In previous articles, we informed banks and payment institutions about the implementation of the EBA’s new guidelines on outsourcing arrangements. These guidelines introduce new requirements and have a significant impact. You can read the articles here and here.
The old European guidelines on outsourcing date back to 2006. Those guidelines briefly set out general requirements for outsourcing arrangements. In recent years, outsourcing has played an increasingly important role in banks’ business operations. This is partly due to changing business models, technological advances and the need for corporate agility, which has also led to material activities being outsourced more often. In response to these developments, specific recommendations on outsourcing of cloud activities were issued in 2018. In 2019, the EBA issued new general guidelines on outsourcing arrangements. Financial institutions that have been granted a banking authorisation must comply with these guidelines by the end of December 2021.

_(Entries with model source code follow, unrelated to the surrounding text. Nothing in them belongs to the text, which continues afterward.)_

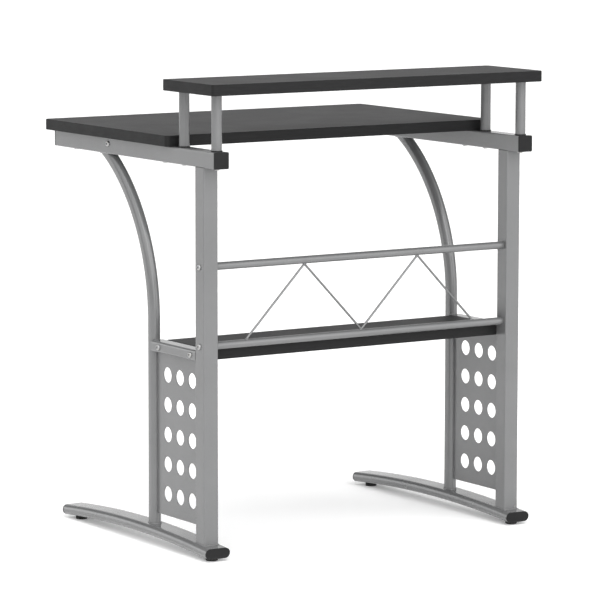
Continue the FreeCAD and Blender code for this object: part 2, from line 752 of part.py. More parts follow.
def lattice_wire():
    """A zigzag wire whose bends touch the underside of the upper stretcher and the top of the
    lower one. Its path is straight runs joined by tangent arcs, swept with a round section.
    """
    radius, bend, step = (
        value(f"dims.{name}") for name in ("wire_radius", "wire_bend_radius", "wire_step")
    )
    low = value("dims.lower_stretcher_height + dims.stretcher_radius")
    high = value("dims.upper_stretcher_height - dims.stretcher_radius")
    # A round bend stays inside the sharp corner of its two runs by `cut_back`.
    slope = math.atan2(high - low, step)
    for _ in range(SLOPE_ROUNDS):
        cut_back = bend * (1 / math.cos(slope) - 1)
        rise = high - low - 2 * radius + 2 * cut_back
        slope = math.atan2(rise, step)
    bottom, top = low + radius - cut_back, high - radius + cut_back
    corners = []
    for place in range(-2, 3):
        corners.append(FreeCAD.Vector(place * step, 0, top if place % 2 else bottom))
    # The two ends stop where the square-cut wire meets the stretcher.
    end_lift = low + radius * math.cos(slope) + WIRE_END_GAP - bottom
    run = (corners[1] - corners[0]).normalize()
    back = (corners[-2] - corners[-1]).normalize()
    start = corners[0] + run * (end_lift / run.z)
    finish = corners[-1] + back * (end_lift / back.z)

    edges, here = [], start
    for corner, following in zip(corners[1:-1], corners[2:]):
        into = (corner - here).normalize()
        onward = (following - corner).normalize()
        turn = into.getAngle(onward)
        tangent = bend * math.tan(turn / 2)
        first, last = corner - into * tangent, corner + onward * tangent
        inward = (onward - into).normalize()
        middle = corner + inward * (bend * (1 / math.cos(turn / 2) - 1))
        edges.append(Part.LineSegment(here, first).toShape())
        edges.append(Part.Arc(first, middle, last).toShape())
        here = last
    edges.append(Part.LineSegment(here, finish).toShape())
    path = Part.Wire(edges)
    profile = Part.Wire([Part.Circle(start, run, radius).toShape()])
    wire = doc.addObject("Part::Feature", "lattice_wire")
    wire.Label = "lattice_wire"
    wire.Shape = path.makePipeShell([profile], True, False)
    wire.Placement = FreeCAD.Placement(FreeCAD.Vector(0, value("dims.upright_y"), 0), NO_TURN)
    expected = math.pi * radius**2 * path.Length
    print(f"lattice wire volume / section times length: {wire.Shape.Volume / expected:.4f}")
    parts.append(wire)


# ---------------------------------------------------------------- fasteners


def bolt(label, length):
    """A button head bolt along +Z, its head's underside at the origin, with a hexagon socket."""
    body = new_body(label)
    head = new_sketch(body, "XY_Plane", f"{label}_head")
    circle(head, "0", "0", "dims.bolt_head_radius")
    disc = pad(body, head, "dims.bolt_head_height")
    top = flat_at("Z", value("dims.bolt_head_height"))
    round_edges(body, disc, top, "dims.bolt_head_round")
    shank = new_sketch(body, "XY_Plane", f"{label}_shank")
    circle(shank, "0", "0", "dims.bolt_radius")
    pad(body, shank, length, backwards=True)
    socket = new_sketch(body, "XY_Plane", f"{label}_socket", "dims.bolt_head_height")
    hexagon(socket, "dims.bolt_socket")
    pocket(body, socket, "dims.bolt_socket_depth")
    return body


def fasteners():
    side_bolt = bolt("side_bolt", "dims.side_bolt_length")
    stretcher_places, shelf_places, insert_places = [], [], []
    for side in SIDES:
        outer_face = side_x(side, OUTER_FACE_X)
        for y, z in STRETCHERS.values():
            stretcher_places.append((outer_face, y, z, head_out(side)))
        sleeve_x = side_x(side, "(dims.lower_shelf_width / 2 - dims.shelf_insert_length)")
        for y in SHELF_BOLTS_Y:
            shelf_places.append((outer_face, y, BRACKET_MIDDLE, head_out(side)))
            insert_places.append((sleeve_x, y, BRACKET_MIDDLE, head_out(side)))
    copies("stretcher_bolts", side_bolt, stretcher_places)
    copies("lower_shelf_bolts", side_bolt, shelf_places)

    worktop_bolt = bolt("worktop_bolt", "dims.worktop_bolt_length")
    worktop_places = frame_places(RAIL_UNDERSIDE, HEAD_DOWN, *WORKTOP_BOLTS_Y)
    copies("worktop_bolts", worktop_bolt, worktop_places)
    post_bolt = bolt("post_bolt", "dims.post_bolt_length")
    copies("shelf_post_bolts", post_bolt, frame_places(RAIL_UNDERSIDE, HEAD_DOWN, *POSTS_Y))

    hole = "dims.thread_hole_radius"
    long_insert = sleeve("long_insert", "dims.insert_radius", hole, "dims.shelf_insert_length")
    copies("lower_shelf_inserts", long_insert, insert_places)
    insert = sleeve("insert", "dims.insert_radius", hole, "dims.insert_length")
    copies("worktop_inserts", insert, frame_places(RAIL_TOP, NO_TURN, *WORKTOP_BOLTS_Y))
    underside = "dims.raised_shelf_height - dims.board_thickness"
    copies("raised_shelf_inserts", insert, frame_places(underside, NO_TURN, *POSTS_Y))


# ---------------------------------------------------------------- the whole desk

WORKTOP_Y = "((dims.worktop_depth - dims.desk_depth) / 2)"
RAISED_SHELF_Y = "((dims.desk_depth - dims.raised_shelf_depth) / 2)"
banded_board(
    "worktop", "dims.worktop_depth", WORKTOP_Y, "dims.worktop_height", WORKTOP_BOLTS_Y
)
banded_board(
    "raised_shelf", "dims.raised_shelf_depth", RAISED_SHELF_Y, "dims.raised_shelf_height", POSTS_Y
)
lower_shelf()
for frame_side in SIDES:
    top_rail(frame_side)
    rear_upright(frame_side)
    curved_leg(frame_side)
    foot_tube(frame_side)
    shelf_bracket(frame_side)
    perforated_panel(frame_side)
    rail_caps(frame_side)
    foot_caps(frame_side)
    for foot_end in ENDS:
        floor_glide(frame_side, foot_end)
shelf_posts()
stretchers()
lattice_wire()
fasteners()
doc.recompute()

for item in doc.Objects:
    if "Invalid" in item.State or "Error" in item.State:
        raise RuntimeError(f"{item.Label} failed: {item.State}")
for piece in parts:
    if piece.Shape.isNull() or not piece.Shape.isValid():
        raise RuntimeError(f"{piece.Label} has no valid shape")

os.makedirs("parts", exist_ok=True)
for piece in parts:
    piece.Shape.exportStep(f"parts/{piece.Label}.step")
print(f"{len(parts)} nodes written")
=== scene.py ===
# Looks of the small computer desk: powder-coated steel frames, black laminated boards,
# moulded plastic caps and zinc-plated bolts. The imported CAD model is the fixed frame. In geometry
# this script adds the welding, which is beads, tacks and blobs where tubes and wire meet, and
# rounds the cut edges of the two sheet metal panels a little. Lengths are in metres.

import json
import math
import random

import bmesh
import bpy
from mathutils import Euler, Matrix, Vector
from mathutils.bvhtree import BVHTree


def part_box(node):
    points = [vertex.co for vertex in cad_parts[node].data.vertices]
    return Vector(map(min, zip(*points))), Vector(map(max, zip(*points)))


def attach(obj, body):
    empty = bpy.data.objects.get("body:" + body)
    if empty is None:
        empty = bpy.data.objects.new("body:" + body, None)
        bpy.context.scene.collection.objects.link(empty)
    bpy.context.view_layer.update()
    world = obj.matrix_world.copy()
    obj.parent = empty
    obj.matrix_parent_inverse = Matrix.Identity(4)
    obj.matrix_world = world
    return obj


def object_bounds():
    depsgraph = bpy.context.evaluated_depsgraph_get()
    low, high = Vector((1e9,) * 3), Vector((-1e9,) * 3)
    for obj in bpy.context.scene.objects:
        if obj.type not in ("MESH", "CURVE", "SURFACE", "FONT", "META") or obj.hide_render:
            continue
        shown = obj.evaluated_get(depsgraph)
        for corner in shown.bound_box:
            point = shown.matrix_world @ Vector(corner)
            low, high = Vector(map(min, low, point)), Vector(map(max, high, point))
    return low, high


SIDES = ("left", "right")
MM = 0.001
WHITE = (1, 1, 1, 1)

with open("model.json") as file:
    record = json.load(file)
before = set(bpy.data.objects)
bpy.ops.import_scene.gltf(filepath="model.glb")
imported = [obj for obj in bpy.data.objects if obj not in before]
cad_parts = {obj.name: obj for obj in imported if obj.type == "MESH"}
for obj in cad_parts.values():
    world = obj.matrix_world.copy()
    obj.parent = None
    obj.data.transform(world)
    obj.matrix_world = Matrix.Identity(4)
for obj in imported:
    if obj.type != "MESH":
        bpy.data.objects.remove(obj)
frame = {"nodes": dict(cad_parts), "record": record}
cad_low, cad_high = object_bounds()
nodes = frame["nodes"]


# ---------------------------------------------------------------- camera


def aim(azimuth, elevation, roll=0.0):
    """Rotation that looks from that azimuth and elevation, in degrees, at the desk.

    At azimuth 0 it looks along +Y, at the desk's front, and at 90 along -X.
    """
    pitch = math.radians(90 - elevation)
    return Euler((pitch, 0, math.radians(azimuth))).to_matrix() @ Matrix.Rotation(
        math.radians(roll), 3, "Z"
    )


# The camera stands behind the desk's right end, a little above it, with a long lens.
VIEW_AZIMUTH = 147.2935
VIEW_ELEVATION = 7.3744
VIEW_ROLL = 0.072
VIEW_DISTANCE = 6.9883
VIEW_TARGET = Vector((-0.0184, 0.0125, 0.4176))
LENS = 223.996
SENSOR = 36.0
SHIFT_X = -0.0052
CLIP_END = 200


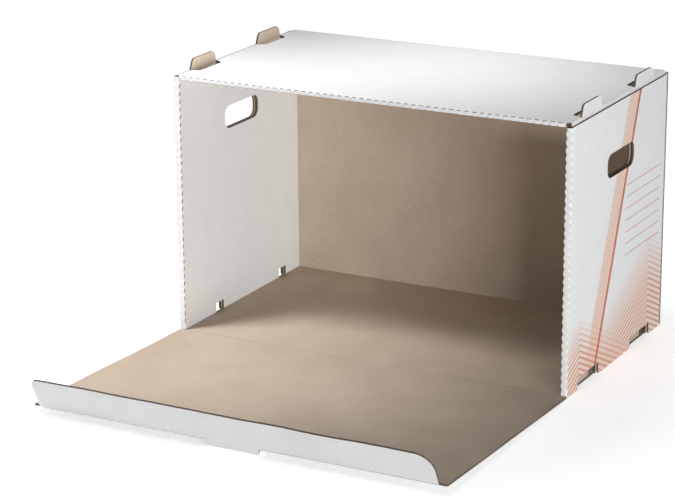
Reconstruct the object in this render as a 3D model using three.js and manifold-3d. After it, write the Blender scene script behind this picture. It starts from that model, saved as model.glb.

The new requirements and conditions
The new guidelines impose stricter requirements on the outsourcing arrangements of banks and payment institutions. One of the main aims of the new guidelines is to avoid situations in which a financial institution becomes an ‘empty shell’ and to ensure that responsibility for the activities cannot be transferred.
In order to achieve this aim, the existing requirements concerning outsourcing have been fleshed out in the new guidelines. A number of new requirements have also been added. The new, tighter requirements are outlined in the tables below.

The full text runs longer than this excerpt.